A Note on Trader Sharpe Ratios
Paper by John M. Coates, and Lionel Page
Abstract:
Traders in the financial world are assessed by the amount of money they make and, increasingly, by the amount of money they make per unit of risk taken, a measure known as the Sharpe Ratio. Little is known about the average Sharpe Ratio among traders, but the Efficient Market Hypothesis suggests that traders, like asset managers, should not outperform the broad market. Here we report the findings of a study conducted in the City of London which shows that a population of experienced traders attain Sharpe Ratios significantly higher than the broad market.
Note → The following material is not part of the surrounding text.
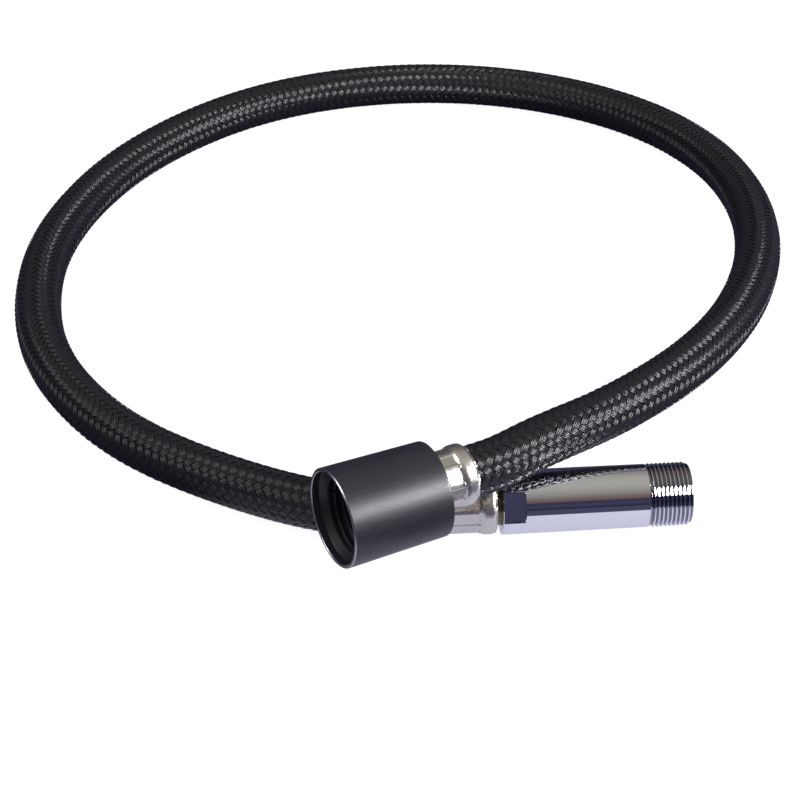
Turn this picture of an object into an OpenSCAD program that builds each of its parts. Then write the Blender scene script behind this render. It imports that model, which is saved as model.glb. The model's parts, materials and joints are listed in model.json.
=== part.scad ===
// Braided hose with a swivelling collar nut at its outlet and a swivelling male fitting at its inlet.
// Millimetres. +X runs along the inlet fitting, out of its threaded end; +Z is up; the hose lies on z = 0.

/* [Hose] */
// Outer diameter of the braid
hose_od = 12.5; // [12.2:0.1:12.7]
// Inner diameter of the water tube
tube_id = 7.5; // [7.2:0.1:8]
// Wall thickness of the braid
braid_wall = 0.75; // [0.55:0.05:0.9]

/* [Ferrules] */
// Length of each crimped ferrule
ferrule_length = 17.2; // [16.8:0.2:17.6]
// Diameter of the rounded rings at both ends of a ferrule
ferrule_od = 14.5; // [14.4:0.1:14.6]
// Number of flats that the crimping jaws leave
crimp_flats = 10; // [8:1:12]

/* [Collar] */
// Outer diameter at the open mouth
collar_mouth_od = 23.3; // [23.2:0.1:23.8]
// Outer diameter at the end where the hose enters
collar_tail_od = 22.4; // [22.2:0.1:23]
// Length of the collar
collar_length = 25; // [24.5:0.5:26]
// Core diameter of the internal thread
collar_thread_minor = 18.63; // [18.6:0.01:18.7]
// Outer diameter of the internal thread
collar_thread_major = 20.95; // [20.9:0.05:21]
// Pitch of the internal thread
collar_pitch = 1.814; // [1.8:0.002:1.82]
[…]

To explain this anomaly we examine a surrogate marker of prenatal androgen exposure, the second-to-fourth finger length ratio (2D:4D), which has previously been identified as predicting a trader’s long term profitability. We find that it predicts the amount of risk taken by traders but not their Sharpe Ratios. We do, however, find that the traders’ Sharpe Ratios increase markedly with the number of years they have traded, a result suggesting that learning plays a role in increasing the returns of traders. Our findings present anomalous data for the Efficient Markets Hypothesis.
Related:
Alpha males must trade on more than machismo By John Coates [FT]
November 25th, 2009 at 10:21 pm
Do you think they adequately controlled for survivorship bias?
November 25th, 2009 at 11:19 pm
I suspect not. The period under review is very short and it is not clear what kind of trading, in term of time horizon, the subject were doing, so the results, however interesting, should to be taken with a pinch of salt, in my view.